* start Available data *

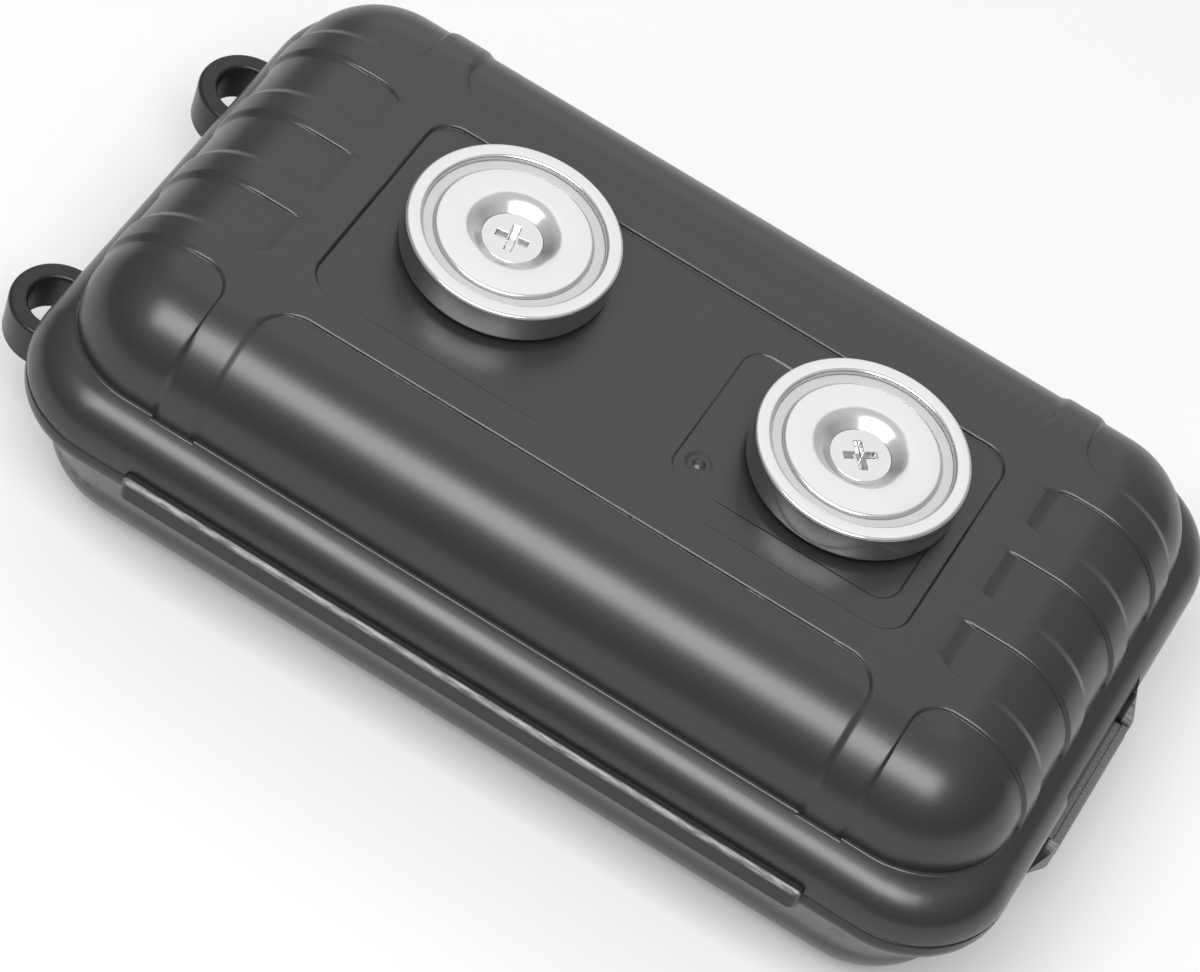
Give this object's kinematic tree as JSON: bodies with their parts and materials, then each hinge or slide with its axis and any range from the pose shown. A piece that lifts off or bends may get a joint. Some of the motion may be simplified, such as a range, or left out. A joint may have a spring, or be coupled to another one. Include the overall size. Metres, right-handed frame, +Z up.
{
  "type": "magnetic key box",
  "caption": "Two-part plastic box with a hinged lid, a sealed rim, a spring latch, lanyard eyes and pot magnets screwed to its top so that it hangs under steel with a key inside.",
  "frame": {"origin": "middle of the flat bottom of the deep half, in the plane that it stands on", "axes": "+X towards the latch end, +Y towards the rear long side, +Z up through the magnets"},
  "size_m": [0.1714, 0.1014, 0.0558],
  "materials": {
    "black_abs": "semi-gloss moulded black ABS",
    "black_rubber": "matt rubber",
    "steel_pin": "drawn steel pin",
    "nickel_steel": "nickel plated steel cup",
    "nickel_magnet": "nickel plated magnet",
    "grey_resin": "light grey potting resin",
    "zinc_screw": "bright zinc plated steel",
    "white_nylon": "white nylon"
  },
  "bodies": {
    "base": {"lower_shell": "black_abs", "lid_seal": "black_rubber", "hinge_pin": "steel_pin", "latch_pin": "steel_pin"},
    "lid": {"upper_shell": "black_abs", "left_magnet_cup": "nickel_steel", "left_ring_magnet": "nickel_magnet", "left_spacer_ring": "grey_resin", "left_magnet_screw": "zinc_screw", "left_sealing_washer": "black_rubber", "left_backing_washer": "zinc_screw", "left_lock_nut": "zinc_screw", "left_nut_insert": "white_nylon", "right_magnet_cup": "nickel_steel", "right_ring_magnet": "nickel_magnet", "right_spacer_ring": "grey_resin", "right_magnet_screw": "zinc_screw", "right_sealing_washer": "black_rubber", "right_backing_washer": "zinc_screw", "right_lock_nut": "zinc_screw", "right_nut_insert": "white_nylon"},
    "latch": {"latch": "black_abs"}
  },
  "joints": [
    {"name": "lid_hinge", "type": "hinge", "parent": "base", "child": "lid", "pos_m": [-0.07825, 0, 0.02745], "axis": [0, -1, 0], "range_deg": [0, 95]},
    {"name": "latch_hinge", "type": "hinge", "parent": "base", "child": "latch", "pos_m": [0.0813, 0, 0.0175], "axis": [0, 1, 0], "range_deg": [0, 90]}
  ]
}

* end Available data *

• **What is needed**
Using the data above, return each line exactly as written.

• **Full response**
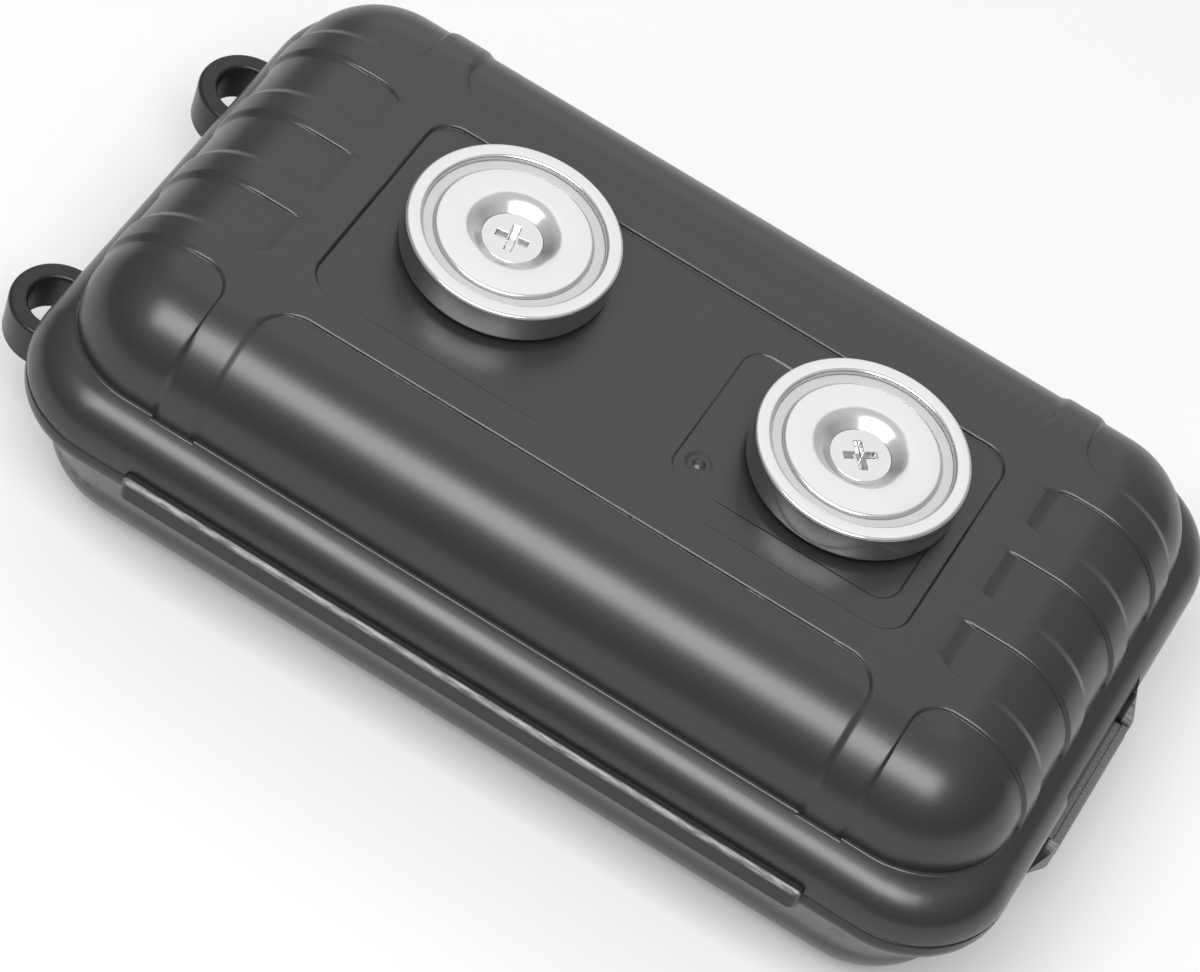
Give this object's kinematic tree as JSON: bodies with their parts and materials, then each hinge or slide with its axis and any range from the pose shown. A piece that lifts off or bends may get a joint. Some of the motion may be simplified, such as a range, or left out. A joint may have a spring, or be coupled to another one. Include the overall size. Metres, right-handed frame, +Z up.
{
  "type": "magnetic key box",
  "caption": "Two-part plastic box with a hinged lid, a sealed rim, a spring latch, lanyard eyes and pot magnets screwed to its top so that it hangs under steel with a key inside.",
  "frame": {"origin": "middle of the flat bottom of the deep half, in the plane that it stands on", "axes": "+X towards the latch end, +Y towards the rear long side, +Z up through the magnets"},
  "size_m": [0.1714, 0.1014, 0.0558],
  "materials": {
    "black_abs": "semi-gloss moulded black ABS",
    "black_rubber": "matt rubber",
    "steel_pin": "drawn steel pin",
    "nickel_steel": "nickel plated steel cup",
    "nickel_magnet": "nickel plated magnet",
    "grey_resin": "light grey potting resin",
    "zinc_screw": "bright zinc plated steel",
    "white_nylon": "white nylon"
  },
  "bodies": {
    "base": {"lower_shell": "black_abs", "lid_seal": "black_rubber", "hinge_pin": "steel_pin", "latch_pin": "steel_pin"},
    "lid": {"upper_shell": "black_abs", "left_magnet_cup": "nickel_steel", "left_ring_magnet": "nickel_magnet", "left_spacer_ring": "grey_resin", "left_magnet_screw": "zinc_screw", "left_sealing_washer": "black_rubber", "left_backing_washer": "zinc_screw", "left_lock_nut": "zinc_screw", "left_nut_insert": "white_nylon", "right_magnet_cup": "nickel_steel", "right_ring_magnet": "nickel_magnet", "right_spacer_ring": "grey_resin", "right_magnet_screw": "zinc_screw", "right_sealing_washer": "black_rubber", "right_backing_washer": "zinc_screw", "right_lock_nut": "zinc_screw", "right_nut_insert": "white_nylon"},
    "latch": {"latch": "black_abs"}
  },
  "joints": [
    {"name": "lid_hinge", "type": "hinge", "parent": "base", "child": "lid", "pos_m": [-0.07825, 0, 0.02745], "axis": [0, -1, 0], "range_deg": [0, 95]},
    {"name": "latch_hinge", "type": "hinge", "parent": "base", "child": "latch", "pos_m": [0.0813, 0, 0.0175], "axis": [0, 1, 0], "range_deg": [0, 90]}
  ]
}